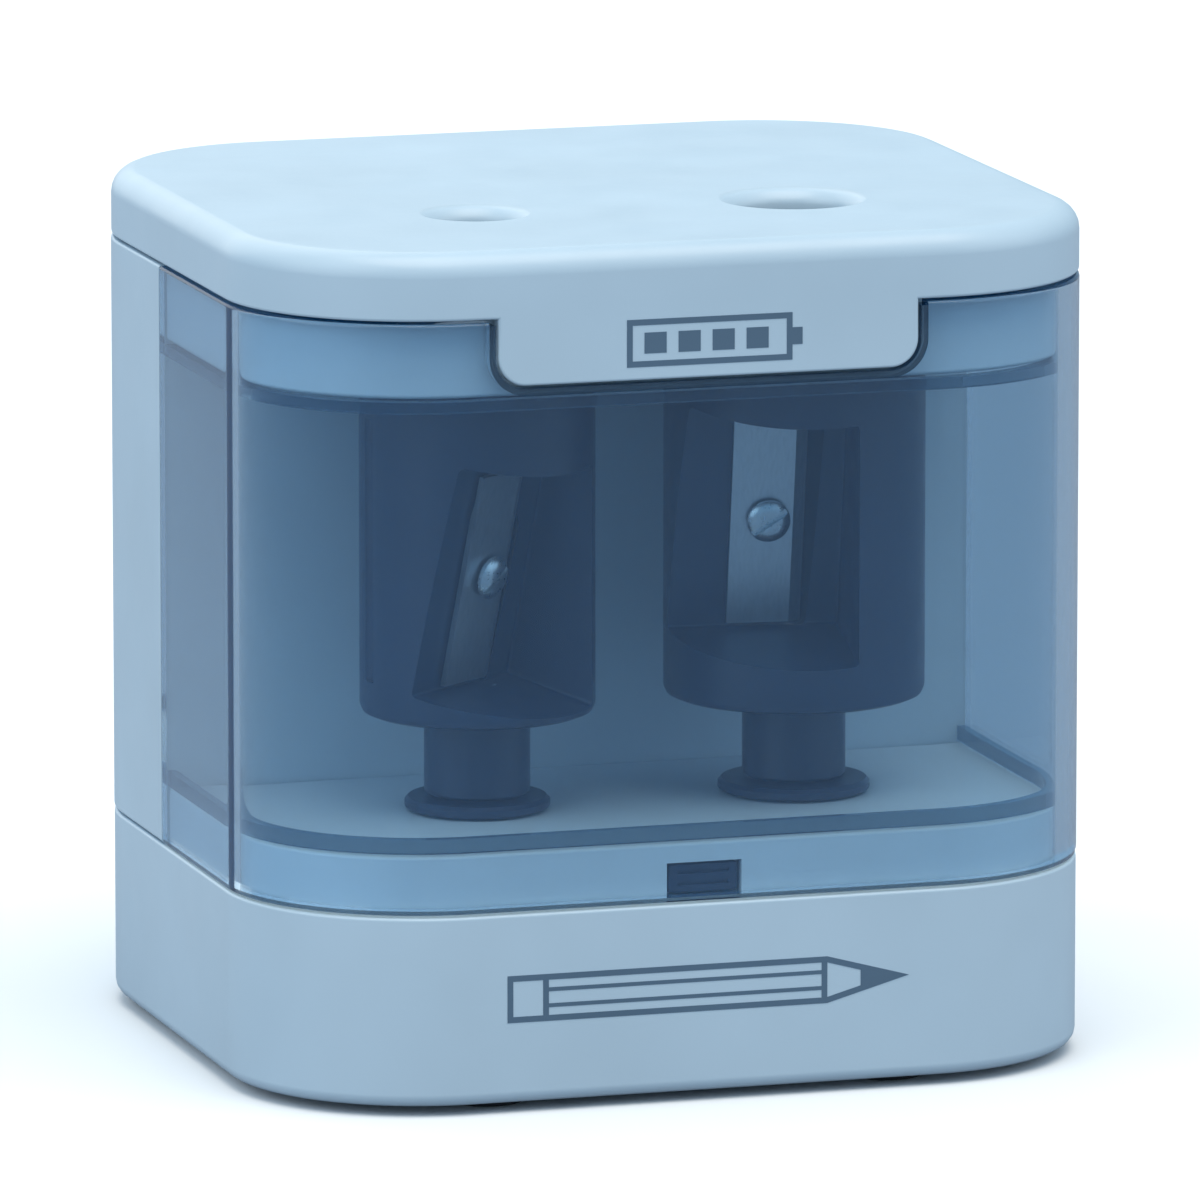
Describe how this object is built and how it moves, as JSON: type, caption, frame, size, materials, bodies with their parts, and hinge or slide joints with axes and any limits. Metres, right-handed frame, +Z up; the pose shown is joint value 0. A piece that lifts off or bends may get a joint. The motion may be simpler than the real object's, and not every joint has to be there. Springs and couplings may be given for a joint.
{
  "type": "pencil sharpener",
  "caption": "Battery pencil sharpener, a rounded upright box with a clear shavings shell in front, a lift-off hood with pencil holes of different sizes, geared rotary cutters, motor and cells",
  "frame": {"origin": "on the table under the middle of the sharpener, level with the undersides of the feet", "axes": "+Z up, -Y towards the front, which has the clear shell, +X to the right as seen from the front"},
  "size_m": [0.093, 0.084, 0.091],
  "materials": {
    "white_plastic": "semi-gloss moulded ABS, pale ice blue-white",
    "clear_shell": "polished see-through polystyrene, blue smoke tint",
    "dark_plastic": "satin moulded ABS, dark navy",
    "plated_steel": "zinc-plated steel",
    "blade_steel": "ground blade steel",
    "shaft_steel": "turned steel",
    "motor_steel": "drawn and plated steel can",
    "nylon_gear": "moulded acetal, natural white",
    "brass_pinion": "machined brass",
    "rubber": "matt rubber",
    "cell_sleeve": "printed shrink sleeve, plain",
    "red_wire": "PVC insulation",
    "black_wire": "PVC insulation"
  },
  "bodies": {
    "base": {"base_housing": "white_plastic", "base_plate": "white_plastic", "base_screw_1": "plated_steel", "base_screw_2": "plated_steel", "base_screw_3": "plated_steel", "base_screw_4": "plated_steel", "battery_cell_1": "cell_sleeve", "battery_cell_2": "cell_sleeve", "battery_cell_3": "cell_sleeve", "battery_cell_4": "cell_sleeve", "battery_wire_minus": "black_wire", "battery_wire_plus": "red_wire", "compound_gear_axle": "shaft_steel", "contact_lower_link": "plated_steel", "contact_minus": "plated_steel", "contact_plus": "plated_steel", "contact_spring_1": "plated_steel", "contact_spring_2": "plated_steel", "contact_spring_3": "plated_steel", "contact_spring_4": "plated_steel", "contact_upper_link_1": "plated_steel", "contact_upper_link_2": "plated_steel", "foot_1": "rubber", "foot_2": "rubber", "foot_3": "rubber", "foot_4": "rubber", "left_deck_bush": "dark_plastic", "left_start_switch": "dark_plastic", "motor_can": "motor_steel", "motor_end_cap": "dark_plastic", "motor_wire": "red_wire", "rear_housing": "white_plastic", "right_deck_bush": "dark_plastic", "right_start_switch": "dark_plastic"},
    "hood": {"shavings_shell": "clear_shell", "guide_plate": "white_plastic", "top_cover": "white_plastic", "cover_screw_1": "plated_steel", "cover_screw_2": "plated_steel"},
    "battery_door": {"battery_door": "white_plastic"},
    "left_cutter": {"left_drive_gear": "nylon_gear", "left_shaft": "shaft_steel", "left_cutter_holder": "dark_plastic", "left_blade": "blade_steel", "left_blade_screw": "plated_steel"},
    "right_cutter": {"right_drive_gear": "nylon_gear", "right_shaft": "shaft_steel", "right_cutter_holder": "dark_plastic", "right_blade": "blade_steel", "right_blade_screw": "plated_steel"},
    "compound_gear": {"compound_gear": "nylon_gear"},
    "motor_rotor": {"motor_shaft": "shaft_steel", "motor_pinion": "brass_pinion"},
    "shell_latch": {"shell_latch": "dark_plastic"},
    "left_start_slider": {"left_start_slider": "dark_plastic"},
    "right_start_slider": {"right_start_slider": "dark_plastic"}
  },
  "joints": [
    {"name": "hood_lift", "type": "slide", "parent": "base", "child": "hood", "axis": [0, 0, 1], "range_m": [0, 0.065]},
    {"name": "battery_door_pull", "type": "slide", "parent": "base", "child": "battery_door", "axis": [0, 1, 0], "range_m": [0, 0.03]},
    {"name": "right_cutter_spin", "type": "hinge", "parent": "base", "child": "right_cutter", "pos_m": [0.0175, -0.0155, 0.02], "axis": [0, 0, 1], "continuous": true},
    {"name": "left_cutter_spin", "type": "hinge", "parent": "base", "child": "left_cutter", "pos_m": [-0.0175, -0.0155, 0.02], "axis": [0, 0, 1], "continuous": true},
    {"name": "compound_gear_spin", "type": "hinge", "parent": "base", "child": "compound_gear", "pos_m": [0, -0.00152, 0.02], "axis": [0, 0, 1], "continuous": true},
    {"name": "motor_spin", "type": "hinge", "parent": "base", "child": "motor_rotor", "pos_m": [0, 0.01468, 0.02], "axis": [0, 0, 1], "continuous": true},
    {"name": "shell_latch_press", "type": "slide", "parent": "base", "child": "shell_latch", "axis": [0, 1, 0], "range_m": [0, 0.0015], "stiffness_N_per_m": 300, "springref_m": -0.001},
    {"name": "left_start_press", "type": "slide", "parent": "hood", "child": "left_start_slider", "axis": [0, 1, 0], "range_m": [0, 0.0015], "stiffness_N_per_m": 200, "springref_m": -0.001},
    {"name": "right_start_press", "type": "slide", "parent": "hood", "child": "right_start_slider", "axis": [0, 1, 0], "range_m": [0, 0.0015], "stiffness_N_per_m": 200, "springref_m": -0.001}
  ],
  "couplings": [
    {"joint": "left_cutter_spin", "follows": "right_cutter_spin", "ratio": 1},
    {"joint": "compound_gear_spin", "follows": "right_cutter_spin", "ratio": -2.1111},
    {"joint": "motor_spin", "follows": "right_cutter_spin", "ratio": 9.2889}
  ]
}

• Directions for this task:
Copy out the full listing exactly.

• The output:
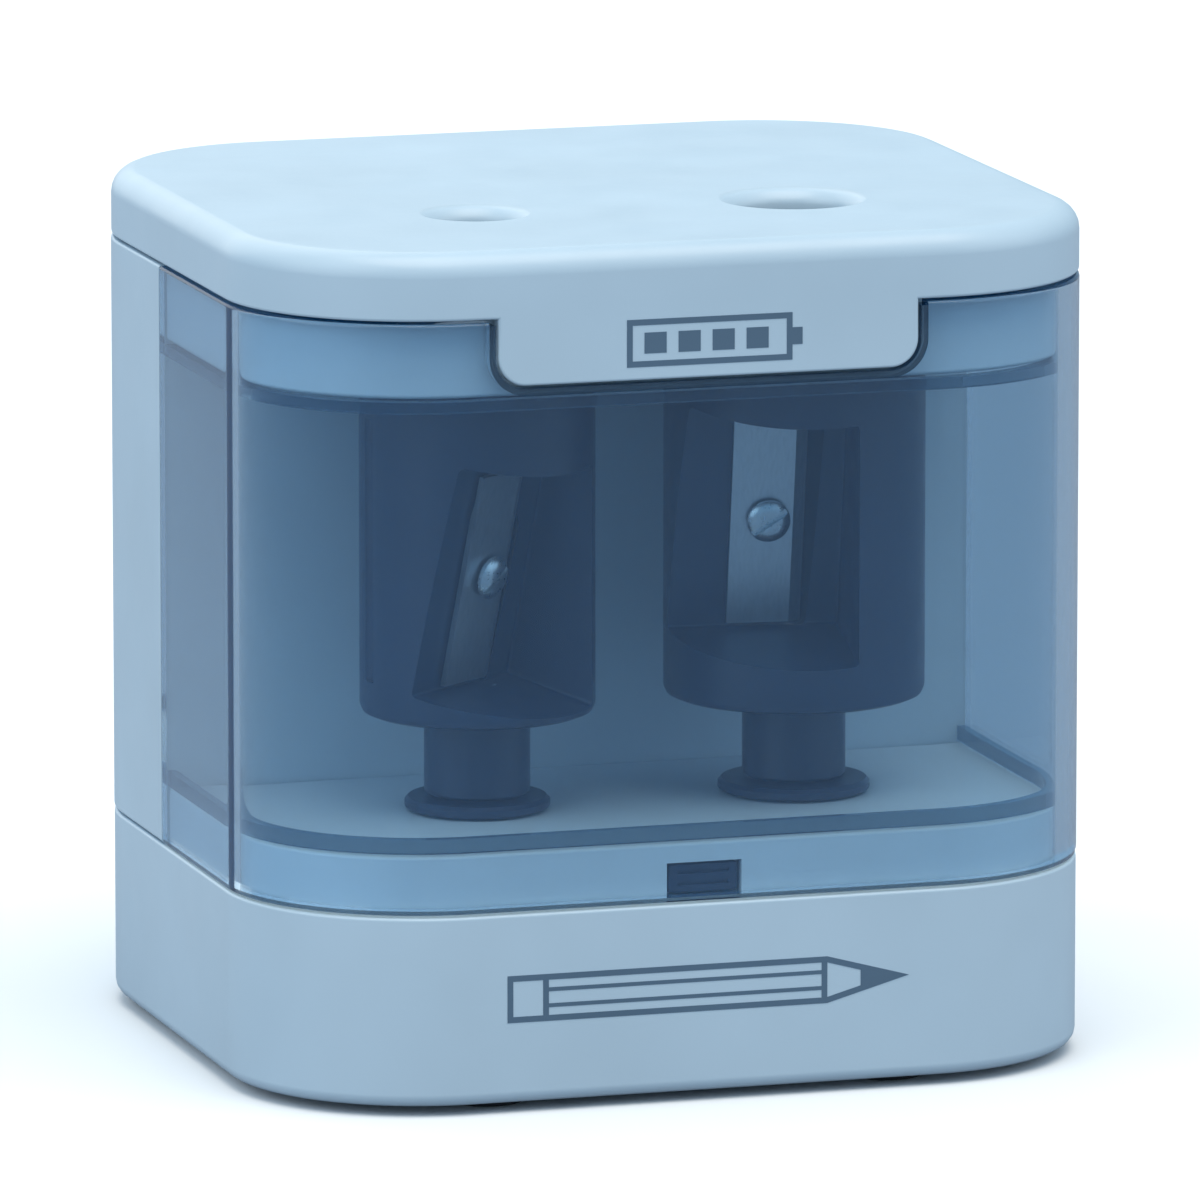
Describe how this object is built and how it moves, as JSON: type, caption, frame, size, materials, bodies with their parts, and hinge or slide joints with axes and any limits. Metres, right-handed frame, +Z up; the pose shown is joint value 0. A piece that lifts off or bends may get a joint. The motion may be simpler than the real object's, and not every joint has to be there. Springs and couplings may be given for a joint.
{
  "type": "pencil sharpener",
  "caption": "Battery pencil sharpener, a rounded upright box with a clear shavings shell in front, a lift-off hood with pencil holes of different sizes, geared rotary cutters, motor and cells",
  "frame": {"origin": "on the table under the middle of the sharpener, level with the undersides of the feet", "axes": "+Z up, -Y towards the front, which has the clear shell, +X to the right as seen from the front"},
  "size_m": [0.093, 0.084, 0.091],
  "materials": {
    "white_plastic": "semi-gloss moulded ABS, pale ice blue-white",
    "clear_shell": "polished see-through polystyrene, blue smoke tint",
    "dark_plastic": "satin moulded ABS, dark navy",
    "plated_steel": "zinc-plated steel",
    "blade_steel": "ground blade steel",
    "shaft_steel": "turned steel",
    "motor_steel": "drawn and plated steel can",
    "nylon_gear": "moulded acetal, natural white",
    "brass_pinion": "machined brass",
    "rubber": "matt rubber",
    "cell_sleeve": "printed shrink sleeve, plain",
    "red_wire": "PVC insulation",
    "black_wire": "PVC insulation"
  },
  "bodies": {
    "base": {"base_housing": "white_plastic", "base_plate": "white_plastic", "base_screw_1": "plated_steel", "base_screw_2": "plated_steel", "base_screw_3": "plated_steel", "base_screw_4": "plated_steel", "battery_cell_1": "cell_sleeve", "battery_cell_2": "cell_sleeve", "battery_cell_3": "cell_sleeve", "battery_cell_4": "cell_sleeve", "battery_wire_minus": "black_wire", "battery_wire_plus": "red_wire", "compound_gear_axle": "shaft_steel", "contact_lower_link": "plated_steel", "contact_minus": "plated_steel", "contact_plus": "plated_steel", "contact_spring_1": "plated_steel", "contact_spring_2": "plated_steel", "contact_spring_3": "plated_steel", "contact_spring_4": "plated_steel", "contact_upper_link_1": "plated_steel", "contact_upper_link_2": "plated_steel", "foot_1": "rubber", "foot_2": "rubber", "foot_3": "rubber", "foot_4": "rubber", "left_deck_bush": "dark_plastic", "left_start_switch": "dark_plastic", "motor_can": "motor_steel", "motor_end_cap": "dark_plastic", "motor_wire": "red_wire", "rear_housing": "white_plastic", "right_deck_bush": "dark_plastic", "right_start_switch": "dark_plastic"},
    "hood": {"shavings_shell": "clear_shell", "guide_plate": "white_plastic", "top_cover": "white_plastic", "cover_screw_1": "plated_steel", "cover_screw_2": "plated_steel"},
    "battery_door": {"battery_door": "white_plastic"},
    "left_cutter": {"left_drive_gear": "nylon_gear", "left_shaft": "shaft_steel", "left_cutter_holder": "dark_plastic", "left_blade": "blade_steel", "left_blade_screw": "plated_steel"},
    "right_cutter": {"right_drive_gear": "nylon_gear", "right_shaft": "shaft_steel", "right_cutter_holder": "dark_plastic", "right_blade": "blade_steel", "right_blade_screw": "plated_steel"},
    "compound_gear": {"compound_gear": "nylon_gear"},
    "motor_rotor": {"motor_shaft": "shaft_steel", "motor_pinion": "brass_pinion"},
    "shell_latch": {"shell_latch": "dark_plastic"},
    "left_start_slider": {"left_start_slider": "dark_plastic"},
    "right_start_slider": {"right_start_slider": "dark_plastic"}
  },
  "joints": [
    {"name": "hood_lift", "type": "slide", "parent": "base", "child": "hood", "axis": [0, 0, 1], "range_m": [0, 0.065]},
    {"name": "battery_door_pull", "type": "slide", "parent": "base", "child": "battery_door", "axis": [0, 1, 0], "range_m": [0, 0.03]},
    {"name": "right_cutter_spin", "type": "hinge", "parent": "base", "child": "right_cutter", "pos_m": [0.0175, -0.0155, 0.02], "axis": [0, 0, 1], "continuous": true},
    {"name": "left_cutter_spin", "type": "hinge", "parent": "base", "child": "left_cutter", "pos_m": [-0.0175, -0.0155, 0.02], "axis": [0, 0, 1], "continuous": true},
    {"name": "compound_gear_spin", "type": "hinge", "parent": "base", "child": "compound_gear", "pos_m": [0, -0.00152, 0.02], "axis": [0, 0, 1], "continuous": true},
    {"name": "motor_spin", "type": "hinge", "parent": "base", "child": "motor_rotor", "pos_m": [0, 0.01468, 0.02], "axis": [0, 0, 1], "continuous": true},
    {"name": "shell_latch_press", "type": "slide", "parent": "base", "child": "shell_latch", "axis": [0, 1, 0], "range_m": [0, 0.0015], "stiffness_N_per_m": 300, "springref_m": -0.001},
    {"name": "left_start_press", "type": "slide", "parent": "hood", "child": "left_start_slider", "axis": [0, 1, 0], "range_m": [0, 0.0015], "stiffness_N_per_m": 200, "springref_m": -0.001},
    {"name": "right_start_press", "type": "slide", "parent": "hood", "child": "right_start_slider", "axis": [0, 1, 0], "range_m": [0, 0.0015], "stiffness_N_per_m": 200, "springref_m": -0.001}
  ],
  "couplings": [
    {"joint": "left_cutter_spin", "follows": "right_cutter_spin", "ratio": 1},
    {"joint": "compound_gear_spin", "follows": "right_cutter_spin", "ratio": -2.1111},
    {"joint": "motor_spin", "follows": "right_cutter_spin", "ratio": 9.2889}
  ]
}